WHAT IS REQUIRED -
Repeat the entire listing exactly as written.

MATERIAL PROVIDED -
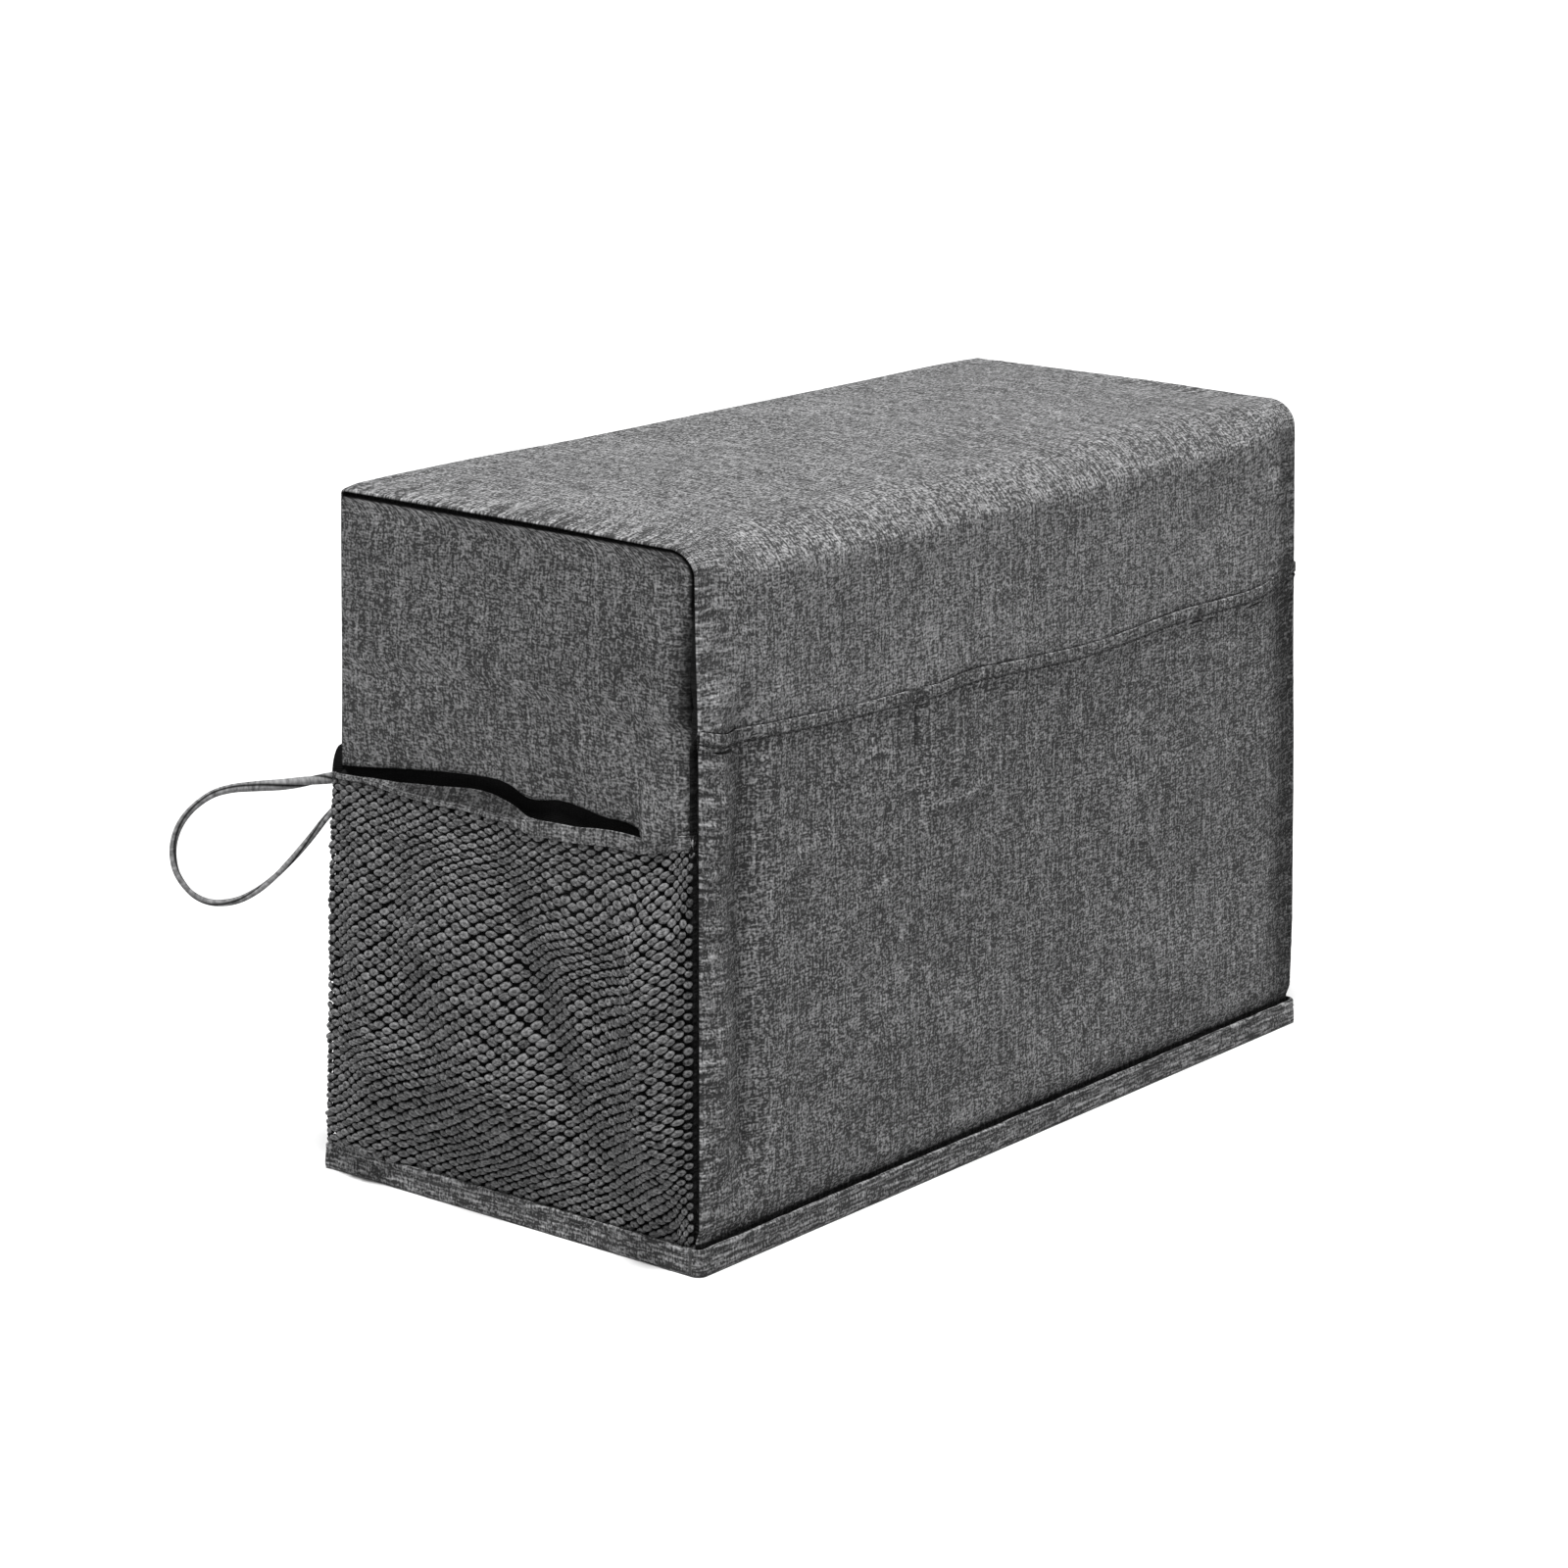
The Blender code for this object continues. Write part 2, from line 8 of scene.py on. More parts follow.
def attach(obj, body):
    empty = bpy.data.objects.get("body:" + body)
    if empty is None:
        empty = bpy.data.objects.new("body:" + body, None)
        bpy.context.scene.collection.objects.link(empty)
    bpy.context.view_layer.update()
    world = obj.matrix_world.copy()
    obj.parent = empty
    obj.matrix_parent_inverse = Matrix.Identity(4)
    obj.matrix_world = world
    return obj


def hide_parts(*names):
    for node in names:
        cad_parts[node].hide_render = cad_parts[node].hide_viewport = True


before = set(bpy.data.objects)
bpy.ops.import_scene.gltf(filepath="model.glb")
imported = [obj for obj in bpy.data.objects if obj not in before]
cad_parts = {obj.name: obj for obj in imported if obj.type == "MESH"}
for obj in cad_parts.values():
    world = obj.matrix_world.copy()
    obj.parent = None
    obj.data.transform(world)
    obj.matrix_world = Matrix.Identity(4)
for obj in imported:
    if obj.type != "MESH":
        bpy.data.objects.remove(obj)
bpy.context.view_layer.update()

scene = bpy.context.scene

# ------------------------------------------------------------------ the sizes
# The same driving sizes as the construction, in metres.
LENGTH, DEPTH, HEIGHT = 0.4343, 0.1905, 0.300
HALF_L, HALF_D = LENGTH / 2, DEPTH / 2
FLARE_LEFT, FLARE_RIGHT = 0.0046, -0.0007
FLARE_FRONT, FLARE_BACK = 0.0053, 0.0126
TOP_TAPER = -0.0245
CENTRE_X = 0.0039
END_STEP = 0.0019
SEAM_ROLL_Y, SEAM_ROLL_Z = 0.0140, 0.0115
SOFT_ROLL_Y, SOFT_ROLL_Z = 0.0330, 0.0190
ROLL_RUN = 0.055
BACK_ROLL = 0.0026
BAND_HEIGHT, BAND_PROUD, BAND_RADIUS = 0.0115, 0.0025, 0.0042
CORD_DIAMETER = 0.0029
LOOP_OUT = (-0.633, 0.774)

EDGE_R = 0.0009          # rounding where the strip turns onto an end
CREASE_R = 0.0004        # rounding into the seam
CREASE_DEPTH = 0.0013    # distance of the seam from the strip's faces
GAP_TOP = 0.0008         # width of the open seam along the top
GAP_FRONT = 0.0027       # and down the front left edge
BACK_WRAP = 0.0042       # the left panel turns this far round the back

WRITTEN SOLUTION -
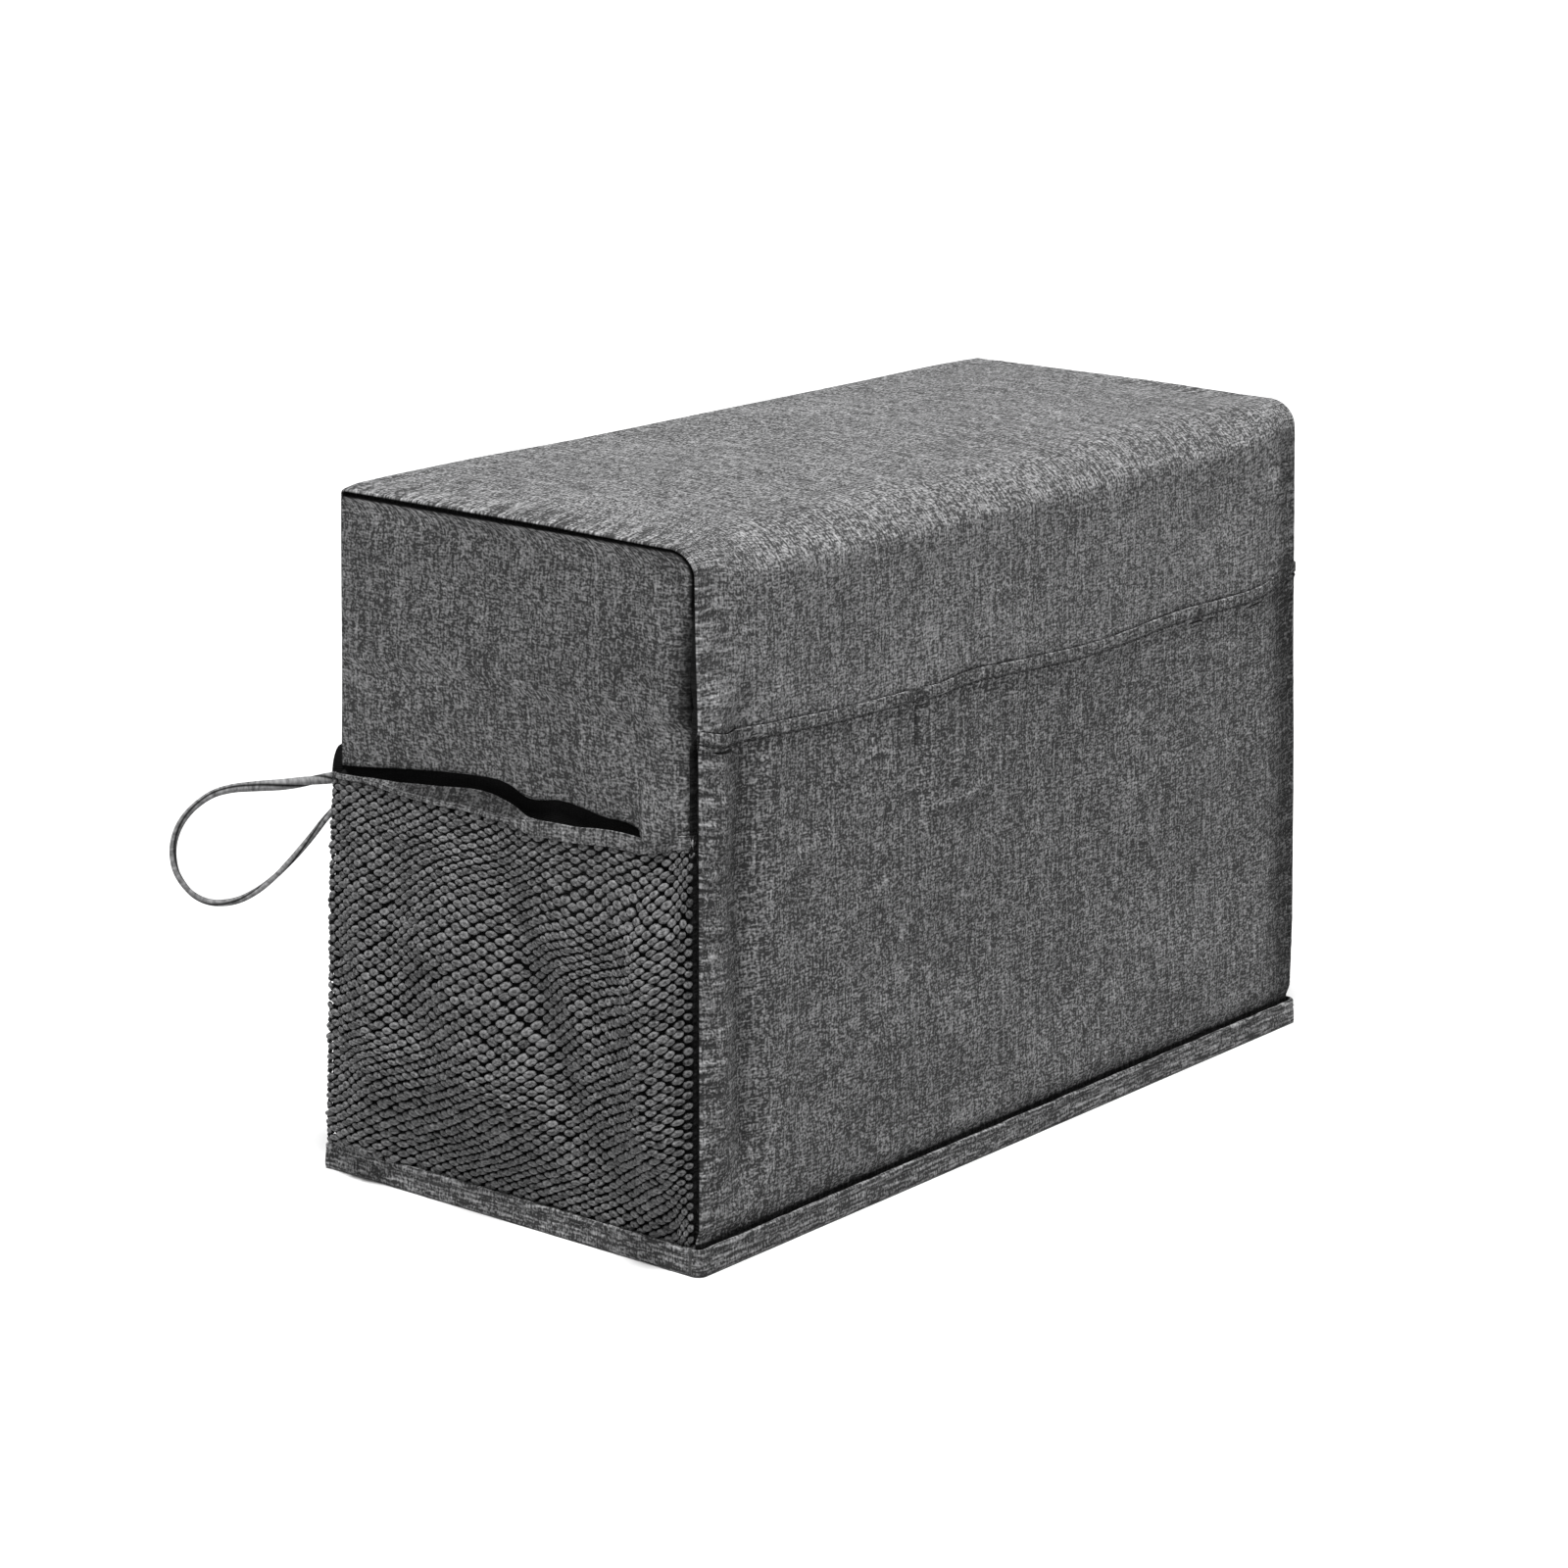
The Blender code for this object continues. Write part 2, from line 8 of scene.py on. More parts follow.
def attach(obj, body):
    empty = bpy.data.objects.get("body:" + body)
    if empty is None:
        empty = bpy.data.objects.new("body:" + body, None)
        bpy.context.scene.collection.objects.link(empty)
    bpy.context.view_layer.update()
    world = obj.matrix_world.copy()
    obj.parent = empty
    obj.matrix_parent_inverse = Matrix.Identity(4)
    obj.matrix_world = world
    return obj


def hide_parts(*names):
    for node in names:
        cad_parts[node].hide_render = cad_parts[node].hide_viewport = True


before = set(bpy.data.objects)
bpy.ops.import_scene.gltf(filepath="model.glb")
imported = [obj for obj in bpy.data.objects if obj not in before]
cad_parts = {obj.name: obj for obj in imported if obj.type == "MESH"}
for obj in cad_parts.values():
    world = obj.matrix_world.copy()
    obj.parent = None
    obj.data.transform(world)
    obj.matrix_world = Matrix.Identity(4)
for obj in imported:
    if obj.type != "MESH":
        bpy.data.objects.remove(obj)
bpy.context.view_layer.update()

scene = bpy.context.scene

# ------------------------------------------------------------------ the sizes
# The same driving sizes as the construction, in metres.
LENGTH, DEPTH, HEIGHT = 0.4343, 0.1905, 0.300
HALF_L, HALF_D = LENGTH / 2, DEPTH / 2
FLARE_LEFT, FLARE_RIGHT = 0.0046, -0.0007
FLARE_FRONT, FLARE_BACK = 0.0053, 0.0126
TOP_TAPER = -0.0245
CENTRE_X = 0.0039
END_STEP = 0.0019
SEAM_ROLL_Y, SEAM_ROLL_Z = 0.0140, 0.0115
SOFT_ROLL_Y, SOFT_ROLL_Z = 0.0330, 0.0190
ROLL_RUN = 0.055
BACK_ROLL = 0.0026
BAND_HEIGHT, BAND_PROUD, BAND_RADIUS = 0.0115, 0.0025, 0.0042
CORD_DIAMETER = 0.0029
LOOP_OUT = (-0.633, 0.774)

EDGE_R = 0.0009          # rounding where the strip turns onto an end
CREASE_R = 0.0004        # rounding into the seam
CREASE_DEPTH = 0.0013    # distance of the seam from the strip's faces
GAP_TOP = 0.0008         # width of the open seam along the top
GAP_FRONT = 0.0027       # and down the front left edge
BACK_WRAP = 0.0042       # the left panel turns this far round the back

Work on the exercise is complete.